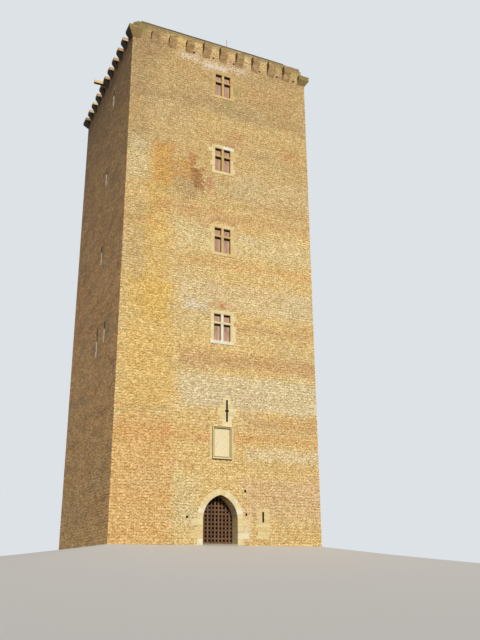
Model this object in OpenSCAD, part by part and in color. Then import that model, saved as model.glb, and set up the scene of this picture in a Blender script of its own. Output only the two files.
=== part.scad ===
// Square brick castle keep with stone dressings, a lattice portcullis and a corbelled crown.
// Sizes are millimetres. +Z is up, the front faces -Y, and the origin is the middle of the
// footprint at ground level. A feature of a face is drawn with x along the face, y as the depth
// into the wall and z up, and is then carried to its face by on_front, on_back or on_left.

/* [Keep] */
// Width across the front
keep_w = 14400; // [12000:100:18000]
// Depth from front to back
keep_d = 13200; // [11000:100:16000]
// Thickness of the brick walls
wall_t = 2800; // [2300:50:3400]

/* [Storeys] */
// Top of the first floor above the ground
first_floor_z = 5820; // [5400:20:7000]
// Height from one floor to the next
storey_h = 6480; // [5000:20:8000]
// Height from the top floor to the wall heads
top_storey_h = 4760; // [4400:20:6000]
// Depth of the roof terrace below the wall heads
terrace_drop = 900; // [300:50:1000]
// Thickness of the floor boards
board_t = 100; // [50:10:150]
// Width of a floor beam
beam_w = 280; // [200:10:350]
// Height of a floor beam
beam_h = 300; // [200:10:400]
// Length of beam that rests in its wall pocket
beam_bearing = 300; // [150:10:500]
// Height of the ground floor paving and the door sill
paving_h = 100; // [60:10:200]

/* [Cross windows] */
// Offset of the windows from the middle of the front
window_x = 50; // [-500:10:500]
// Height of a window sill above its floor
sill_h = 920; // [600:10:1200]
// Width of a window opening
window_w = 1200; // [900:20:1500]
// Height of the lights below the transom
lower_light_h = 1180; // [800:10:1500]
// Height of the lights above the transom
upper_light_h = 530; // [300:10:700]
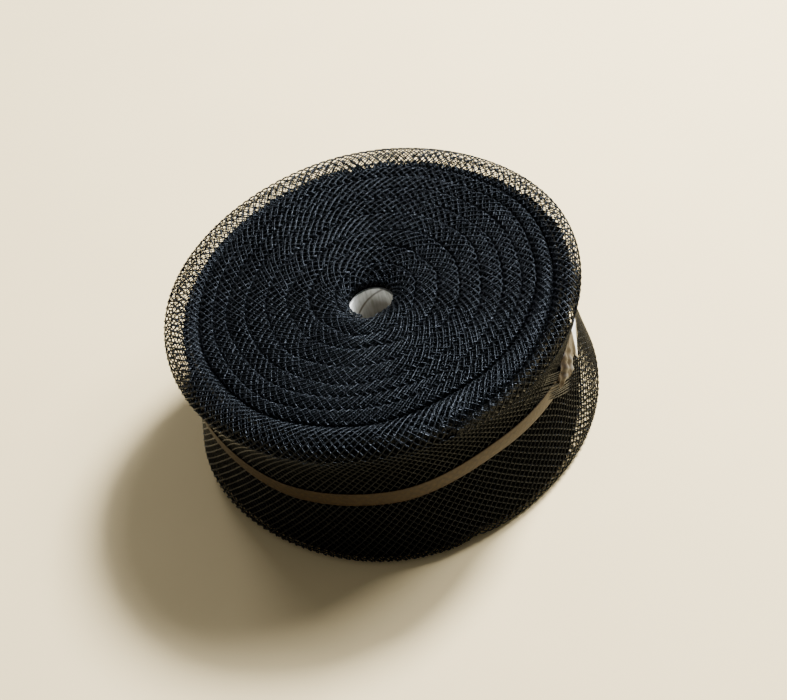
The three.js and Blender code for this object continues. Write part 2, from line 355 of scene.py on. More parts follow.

________

■ GIVEN REQUEST ■
Return the listing above word for word.

■ SOLUTION FOR THIS PROBLEM ■
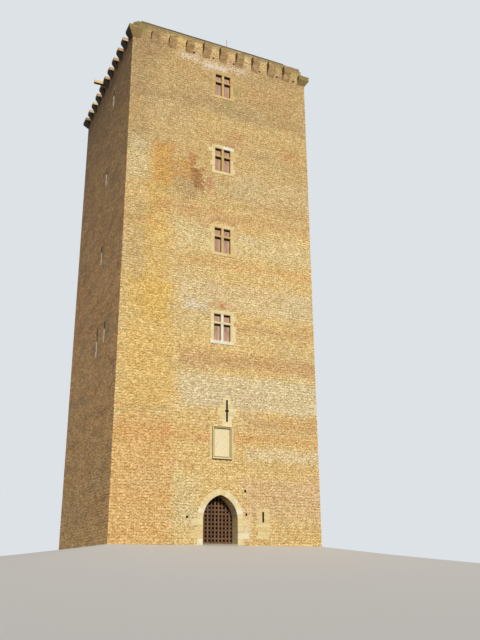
Model this object in OpenSCAD, part by part and in color. Then import that model, saved as model.glb, and set up the scene of this picture in a Blender script of its own. Output only the two files.
=== part.scad ===
// Square brick castle keep with stone dressings, a lattice portcullis and a corbelled crown.
// Sizes are millimetres. +Z is up, the front faces -Y, and the origin is the middle of the
// footprint at ground level. A feature of a face is drawn with x along the face, y as the depth
// into the wall and z up, and is then carried to its face by on_front, on_back or on_left.

/* [Keep] */
// Width across the front
keep_w = 14400; // [12000:100:18000]
// Depth from front to back
keep_d = 13200; // [11000:100:16000]
// Thickness of the brick walls
wall_t = 2800; // [2300:50:3400]

/* [Storeys] */
// Top of the first floor above the ground
first_floor_z = 5820; // [5400:20:7000]
// Height from one floor to the next
storey_h = 6480; // [5000:20:8000]
// Height from the top floor to the wall heads
top_storey_h = 4760; // [4400:20:6000]
// Depth of the roof terrace below the wall heads
terrace_drop = 900; // [300:50:1000]
// Thickness of the floor boards
board_t = 100; // [50:10:150]
// Width of a floor beam
beam_w = 280; // [200:10:350]
// Height of a floor beam
beam_h = 300; // [200:10:400]
// Length of beam that rests in its wall pocket
beam_bearing = 300; // [150:10:500]
// Height of the ground floor paving and the door sill
paving_h = 100; // [60:10:200]

/* [Cross windows] */
// Offset of the windows from the middle of the front
window_x = 50; // [-500:10:500]
// Height of a window sill above its floor
sill_h = 920; // [600:10:1200]
// Width of a window opening
window_w = 1200; // [900:20:1500]
// Height of the lights below the transom
lower_light_h = 1180; // [800:10:1500]
// Height of the lights above the transom
upper_light_h = 530; // [300:10:700]
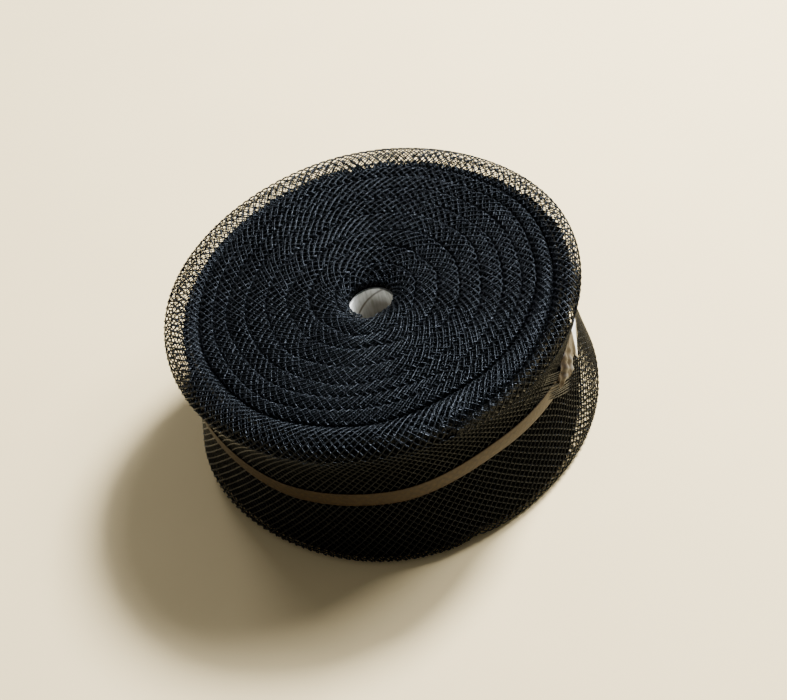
The three.js and Blender code for this object continues. Write part 2, from line 355 of scene.py on. More parts follow.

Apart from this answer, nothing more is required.